Elton John: Where Prop 8 went wrong, by Donna Freydkin, USA Today, November 13, 2008 (Also: Let’s be civil. Gay people shouldn’t worry too much about Proposition 8. Marriage isn’t all it’s cracked up to be.) (via)
“Leaders of the California Legislature and members of its gay and lesbian caucus have introduced measures supporting the repeal of Proposition 8, the constitutional ban on same-sex marriage approved by voters last month.
“While the resolutions have no force of law, they would put the state’s lawmakers on record in support of legal arguments, made by gay rights activists and officials from San Francisco and several other cities, that the measure was a revision of the state Constitution and not a simple amendment.”
State lawmakers weigh in on Prop. 8, by Wyatt Buchanan, SF Chronicle Sacramento Bureau, December 3, 2008 (via)
Whoa, San Francisco’s own Archbishop worked really hard to get Prop H8 passed.

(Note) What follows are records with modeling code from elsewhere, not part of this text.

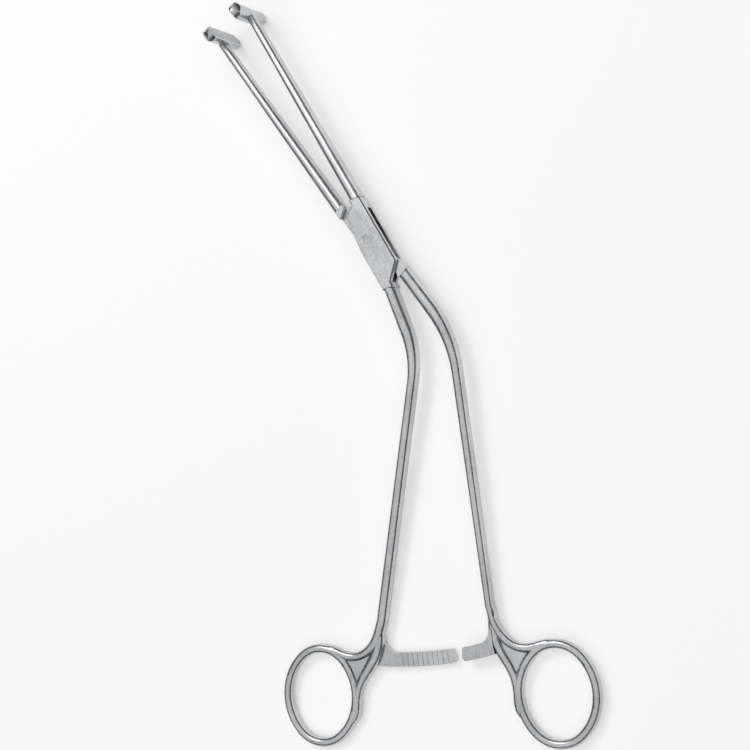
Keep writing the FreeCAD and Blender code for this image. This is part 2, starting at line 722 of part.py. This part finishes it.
def make_box_half():
    """The half with the box: right-hand jaw, two ears with the slot between, left-hand handle."""
    body = new_body("box_half")
    ears = in_jaw_sketch(body, "EarOutline", [
        shank_end(half_width), (half_width, jaw_neck - 1), (inset, jaw_neck), jaw_end(inset),
        jaw_end(-size("jaw_end_corner")), (-half_width, -size("ear_taper_start")),
        (-half_width, 1 - shank_neck), (-inset, -shank_neck), shank_end(-inset)])
    pad(body, ears, "Ears", size("box_thickness"))
    level = SIZES["box_thickness"] / 2
    rims = edges_where(body.Shape, lambda edge: all(abs(abs(point.z) - level) < 1e-6 for point in spots_on(edge)))
    dress(body, "Chamfer", "EarEdges", rims, "Size", size("ear_edge_break"))
    add_jaw(body, 1, "Box")
    add_handle(body, box_shank, "Box")
    arm_level = -size("arm_gap") / 2 - size("arm_depth")
    add_arm(body, box_shank, "Box", size("long_arm_tip"), arm_level)
    add_teeth(body, box_shank, "Box", size("long_arm_tip"), size("long_arm_teeth"), -size("arm_gap") / 2, False)

    wall, low, top, out = size("slot_wall"), -shank_neck - 1, jaw_neck + 1, half_width + 1
    end = size("slot_half_length")
    slot = in_jaw_sketch(body, "SlotOutline", [
        (-wall, low), (out, low), (out, end), (wall, end), (wall, top), (-out, top), (-out, -end), (-wall, -end)])
    pocket(body, slot, "Slot", size("box_thickness") - 2 * size("ear_thickness"))
    round_pocket(body, "PinHole", size("pin_radius"))
    mouths = edges_where(body.Shape, lambda edge: edge.Curve.TypeId == "Part::GeomCircle"
                         and abs(edge.Curve.Radius - SIZES["pin_radius"]) < 1e-6
                         and abs(abs(edge.CenterOfMass.z) - level) < 1e-6)
    dress(body, "Chamfer", "PinHoleFlare", mouths, "Size", size("pin_flare"))
    return body


def make_through_half():
    """The half that passes through the box: left-hand jaw, thin waist, right-hand handle."""
    body = new_body("through_half")
    side, end, play = size("waist_half_width"), size("slot_half_length"), size("slot_wall") / 4
    jaw_gap, shank_gap = size("jaw_stop_gap"), size("shank_stop_gap")
    outer, inner = size("shoulder_half_width"), inset - size("slot_side_gap")
    waist = in_jaw_sketch(body, "WaistOutline", [
        (inset, -shank_neck), shank_end(outer, shank_gap + 1), shank_end(outer, shank_gap),
        (side, -end), (side, 0), (play, end), (-inset, jaw_neck + jaw_gap),
        jaw_end(-outer, jaw_gap + 1), jaw_end(-outer, jaw_gap),
        (-outer, size("waist_shoulder_start")), (-side, 0), (-play, -end)])
    slot = size("box_thickness") - 2 * size("ear_thickness")
    pad(body, waist, "Waist", slot - 2 * size("slot_side_gap"))
    jaw_root, shank_root = size("jaw_root_start"), size("through_root_start")
    shoulder = in_jaw_sketch(body, "JawShoulderOutline", [
        jaw_end(-outer, jaw_gap), jaw_end(-inner, jaw_gap), (-inner, jaw_root + 1), (-outer, jaw_root + 0.5)])
    pad(body, shoulder, "JawShoulder", size("box_thickness"))
    shoulder = in_jaw_sketch(body, "ShankShoulderOutline", [
        shank_end(outer, shank_gap), (outer, -shank_root - 0.5),
        (inner, -shank_root - 1), shank_end(inner, shank_gap)])
    pad(body, shoulder, "ShankShoulder", size("box_thickness"))
    add_jaw(body, -1, "Through")
    add_handle(body, through_shank, "Through")
    arm_level = size("arm_gap") / 2
    add_arm(body, through_shank, "Through", size("short_arm_tip"), arm_level)
    add_teeth(body, through_shank, "Through", size("short_arm_tip"), size("short_arm_teeth"), arm_level, True)

    clear = size("relief_gap")
    outer = arm_radius + size("arm_width") / 2 + clear
    inner = arm_radius - size("arm_width") / 2 - clear
    first = size("short_arm_tip") - size("relief_reach")
    last = size("long_arm_tip") + size("relief_turn")
    relief = new_sketch(body, "ArmReliefOutline", "XY_Plane", (0, 0, arm_level))
    bowed_outline(relief, [on_arc(outer, first), on_arc(outer, last), on_arc(inner, last), on_arc(inner, first)],
                  [outer, None, -inner, None])
    pocket(body, relief, "ArmRelief", size("box_thickness"), both_ways=False)
    round_pocket(body, "PinBore", size("pin_radius") + size("pin_running_gap"))
    body.Placement = Placement(Vector(0, 0, 0), Rotation(ACROSS, SIZES["rest_opening"]))
    bind(body, "Placement.Rotation.Angle", size("rest_opening"))
    return body


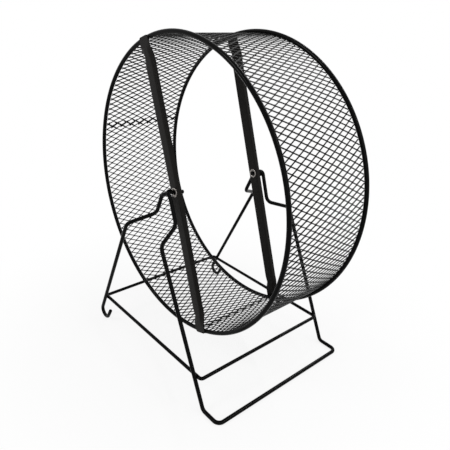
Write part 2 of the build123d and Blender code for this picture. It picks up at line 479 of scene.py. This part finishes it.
def bend_wire(points, radii, diameter, closed=False):
    """Wire through points in millimetres from the axle, with a bend radius at each corner.

    An open wire has its ends at the first and the last point. A closed one has a corner at every
    point, and its joint is in the middle of the run from the last to the first.
    """
    bm = bmesh.new()
    stops = [Vector(p) * MM + AXLE for p in points]
    first = 0 if closed else 1
    here = (stops[-1] + stops[0]) / 2 if closed else stops[0]
    finish = here.copy() if closed else stops[-1]
    section = wire_section(bm, here, stops[first] - here, diameter)
    starting = list(section)
    for number, radius_mm in enumerate(radii):
        corner = stops[first + number]
        after = stops[(first + number + 1) % len(stops)]
        way_in, way_out = (corner - here).normalized(), (after - corner).normalized()
        bend = way_in.angle(way_out)
        radius = radius_mm * MM
        reach = radius * tan(bend / 2)
        section = extrude_section(bm, section, corner - way_in * reach - here)
        axis = way_in.cross(way_out).normalized()
        middle = corner - way_in * reach + axis.cross(way_in) * radius
        steps = max(2, round(bend / BEND_STEP))
        spun = bmesh.ops.spin(bm, geom=section, cent=middle, axis=axis, angle=bend, steps=steps)
        section = spun["geom_last"]
        here = corner + way_out * reach
    section = extrude_section(bm, section, finish - here)
    if not closed:
        close_end(bm, starting)
        close_end(bm, section)
    return bm


# %% [markdown]
# ## The frame wire
#
# One wire makes the front pin, the front right leg, the floor bar, the rear right leg and the rear
# pin. Each pin turns down into a neck beside the wheel, the wire steps outward to clear the rims,
# and then the leg runs to the floor. The stand was bent by hand on a jig, so its pins lean a
# little, the front one has a hump where it turns down, and the rear leg starts lower than the
# front one. The wire's line is a list of corners in millimetres from the axle.

# %% Bend the frame wire
NECK_Y, LEG_Y = 58.74, 83.64
FOOT_X, FLOOR_BAR_X = 92.6, 113.8
FLOOR_Z = (FRAME_WIRE / 2 - AXLE_Z) / MM

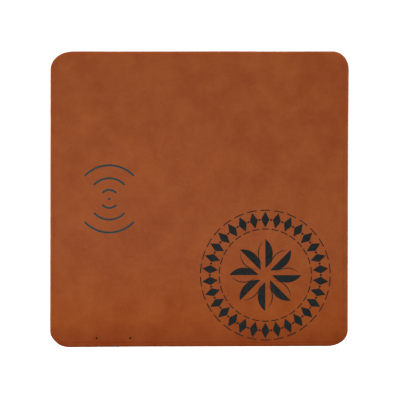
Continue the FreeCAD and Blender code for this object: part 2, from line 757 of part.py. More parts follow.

And brought the Mormons into it. Go figure that. Maybe familiarity does breed contempt.
I think all civil marriage should be called civil partnerships and leave marriage, sorry, Marriage, with the churches. As in separation of church and state. Much neater all the way around. And that is what the churches really want. Yes, I know they want to deny anyone else’s authority on marriage, so take it completely out of the marriage arena. I wonder if anyone is collecting signatures to put a proposition on the ballot to move marriage out of the state of California’s legal language and replace it with civil partnership. I’d sign for something like that.
Update: Also these I forgot to put in:
“Until the final days, the campaign failed to take advantage of the backing of every major newspaper in the state, as well as that of Gov. Arnold Schwarzenegger, former President Bill Clinton and future President Barack Obama. In one bizarre episode, an outside consultant was forced to ‘jackhammer’ the campaign leadership simply to convince them to make use of a robo-call from Bill Clinton. The campaign also rejected a Spanish-language ad featuring Dolores Huerta, a heroine of the United Farm Workers union.”